La paura di restare senza niente
Arriva il Black Friday, siamo tartassati di offerte imperdibili. Ma dietro alla nostra ansia, c'è una serie di assenze da riempire. Senza sconti.

«Ansia da Black Friday? Seneca e gli stoici svelano come vincere lo stress da super offerta». Titolo online, questi giorni. I giorni dei grandi sconti sono alle porte. Questo periodo, con tutto il suo pervasivo entusiasmo commerciale che ti viene a cercare sul telefono, nelle mail, alle vetrine, mette a dura prova i nervi già logorati dei sapiens capitalistens. Dubbi amletici si pongono: mi serve davvero? Sarà un vero sconto? Nelle prossime ore potremo risparmiare un 30% per acquistare beni dalla sindacabile utilità: «robot rotanti e moci estensibili per una pulizia che guarda al futuro» o, ancora, «spioncini di ultima generazione per vedere chi suona alla porta, un gadget intelligente che permette di visualizzare quello che succede all’ingresso direttamente sullo smartphone», ma ancora «pancia finta per bevitori di birra», oppure, per chi ha davvero molta paura di trovarsi sguarnito: «set da 60 calzini», «set di 100 gomme da cancellare» e via così. Le curve dei prezzi seguono le curve dei punti di domanda sui confini tra utilità / piacere / opportunità.

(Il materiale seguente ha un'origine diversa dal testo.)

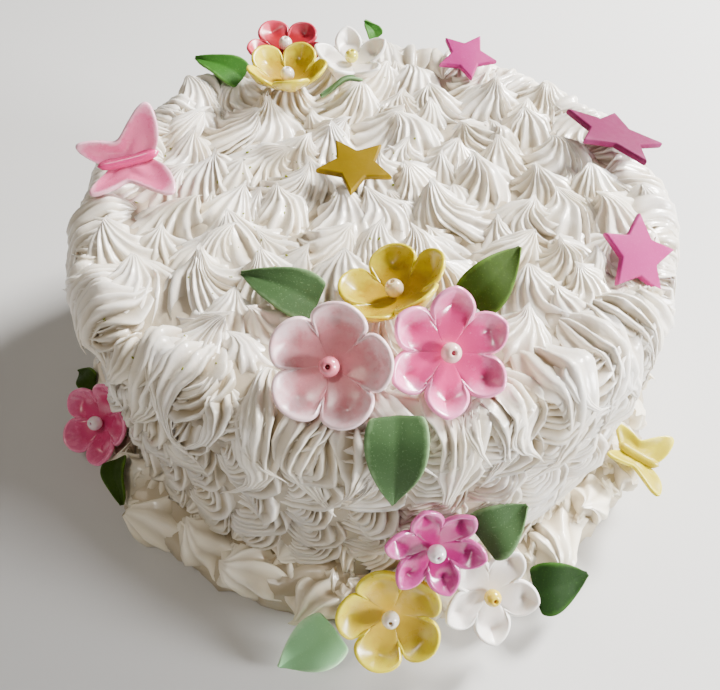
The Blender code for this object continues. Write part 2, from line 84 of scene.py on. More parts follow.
# Distances down the profile, from the middle of the top, where each part of it ends
WALL_TOP_Z = TOP_Z - SHOULDER_RADIUS
WALL_TOP_RADIUS = TOP_FLAT_RADIUS + SHOULDER_RADIUS
SHOULDER_END = TOP_FLAT_RADIUS + SHOULDER_RADIUS * math.pi / 2
WALL_END = SHOULDER_END + WALL_TOP_Z - WALL_FOOT_Z
PROFILE_END = WALL_END + BORDER_TUBE_RADIUS * (BORDER_START - BORDER_END)

# How the piping is spread. Shifts are shares of the spacing, turns are where the peaks lean.
SEED = 11
KISS_SPACING = 0.0245
KISS_ROW_STEP = 0.866
KISS_FIELD_RADIUS = 0.1100
KISS_SHIFT = 0.16
KISS_SIZE_RANGE = (0.88, 1.12)
KISS_TURN = math.radians(95)
KISS_TURN_SPREAD = 0.9
SHELL_SPREAD = 0.120
BETWEEN_SHARE = 0.55
RIM_STROKES = 34
STROKE_SHIFT = 0.15
STROKE_START = -0.013
SWIRL_COLUMNS = 34
SWIRL_ROWS = 6
SWIRL_ROW_HEIGHT = 0.0165
SWIRL_FIRST_Z = 0.0300
SWIRL_SHIFT = 0.4
BORDER_BLOBS = 31
BLOB_SHIFT = 0.15
BLOB_SIZE_RANGE = (0.85, 1.12)
BLOB_PEAK_RANGE = (0.40, 0.75)
LUMPS_PER_BLOB = 3

# How deep a form's foot is sunk in the smooth body, and the thickness of a drawn tip
FOOT_DEPTH = 0.0025
TIP_RADIUS = 0.0003

# A groove cuts into a kiss's flank by this share, and into a stroke's width and thickness by these
KISS_GROOVE = 0.20
STROKE_GROOVES = (0.24, 0.46)

# A stroke: where along it is broadest, how flat it is and how far its tip stands off the wall
STROKE_BROADEST = 0.24
STROKE_FLATNESS = 0.60
STROKE_TIP_LIFT = 0.0062

# Hand-piped cream is never regular: seed, wavelength and size of each uneven field
WOBBLES = ((1, 0.024, 0.0016), (2, 0.0070, 0.00030))

# A swirl: its ridges, where its point lies, how wide its fan opens, its squash and where in a pitch points lie
SWIRL_RIDGES = 7
SWIRL_POINT = (-0.0085, -0.0045)
SWIRL_FAN = math.radians(76)
SWIRL_FAN_TURN = math.radians(38)
SWIRL_SQUASH = 0.74
SWIRL_CREST = 0.8
RIDGE_PHASES = (0.0, 0.28, 0.56, 0.78, 0.92)

# Specks of coloured sugar on the top: how many, and the middle and spread of their places
SPECKS = 90
SPECK_MIDDLE_X = (-0.045, 0.045)
SPECK_MIDDLE_Y = (-0.010, 0.045)

# Cream keeps this far under what lies on it. The seat map has square cells, and a trim holds cream down all
# round it as far as the reach.
GAP = 0.0006
LIMIT_CELL = 0.0010
LIMIT_REACH = 0.0045
LIMIT_HALF_SIZE = 0.300

# Sugar-paste trims. An outline is cut a little small, as thickening spreads it.
PETAL_FIT = 0.985
PETAL_STEPS = 18
PETAL_RINGS = 11
PETAL_SLIT = 0.50
PETAL_ROUNDNESS = 0.18
PETAL_POINT = 1.25
PETAL_FULLNESS = 0.60
PETAL_NARROWING = 0.35
PETAL_CUP_POWER = 1.9
LEAF_BASE = 0.10
LEAF_TIP = 0.06
LEAF_WAVE = 0.0010
LEAF_FOLD = 0.0016
LEAF_FULLNESS = 1.83
LEAF_BASE_POWER = 0.35
LEAF_TAPER_POWER = 0.92
LEAF_ROWS = 22
LEAF_LANES = 11
STAR_POINTS = 5
STAR_WAIST = 0.50
STAR_SOFT_EDGE = 0.0009
BEAD_COLUMNS = 24
BEAD_STEPS = 12
BEAD_HOLE = 0.30
BEAD_LIFT = 0.0008
WING_FIT = 0.975
WING_THICKNESS = 0.0019
WING_COLUMNS = 96
WING_RINGS = 12
BODY_GIRTH = 0.0024
BODY_SHARE = 0.42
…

L’acquisto è una terapia per la paura di restare senza niente. Di niente ha molto scritto l’antropologo Alberto Sanza che dalla fine degli anni Sessanta vive, osserva e racconta la quotidianità di alcune popolazioni in vari paesi del continente africano. Uno dei suoi libri si intitola proprio Niente. Come si vive quando manca tutto. Come racconta l’antropologo: «Studiando le varie lingue africane mi sono reso conto che in pochissime esiste la parola POVERO, è sorprendente. Quando, in Sud Sudan, ho chiesto a un ragazzo di 18 anni (tutti trascorsi durante la guerra civile) mi ha risposto che in Africa non esistono i poveri perché non esistono gli ammortizzatori economici, quindi, se sei povero, non hai di che vivere e quindi non vivi. Mi ha poi aiutato con questa definizione: povero è colui che non può aiutare e non può più essere aiutato. Una definizione che parla di relazioni e non di denaro, non di possesso». Certi oggetti africani parlano, sono ontogrammi, continua Salza mostrando in un video su Youtube un martello del Congo utilizzato dai Pigmei per battere pezzi di corteccia e produrre vestiti. Girando il martello questo diventa una statua dal viso sereno: la rappresentazione della bellezza profonda che la foresta restituisce alla fine del lavoro.
In questi giorni mentre adocchiamo oggetti scontati da acquistare, proviamo a osservare non il solo prezzo ma le storie che raccontano. Cosa dice di noi quello spioncino fisso sulla nostra porta di ingresso? Che idea di mondo e di relazioni con gli altri racconta? E quel robottino che pulisce, si svuota, torna sulla sua casa ricaricante autonomamente, lui, cosa racconta del nostro rapporto con la (nostra) sporcizia? Saremo così forse un po’ più ricchi di visioni oltre che di oggetti.
Il niente da cui scappiamo, racconta Salza nella sua lunga vita accanto a chi, davvero, non ha niente, non è vuoto da riempire ma un destino sociale, il risultato di una concatenazione di assenze di educazione, diritti, salute. Sarebbe bello che tutto questo non avesse prezzo per nessuno.
Il niente da cui scappiamo, racconta Salza nella sua lunga vita accanto a chi, davvero, non ha niente, non è vuoto da riempire ma un destino sociale, il risultato di una concatenazione di assenze di educazione, diritti, salute. Sarebbe bello che tutto questo non avesse prezzo per nessuno.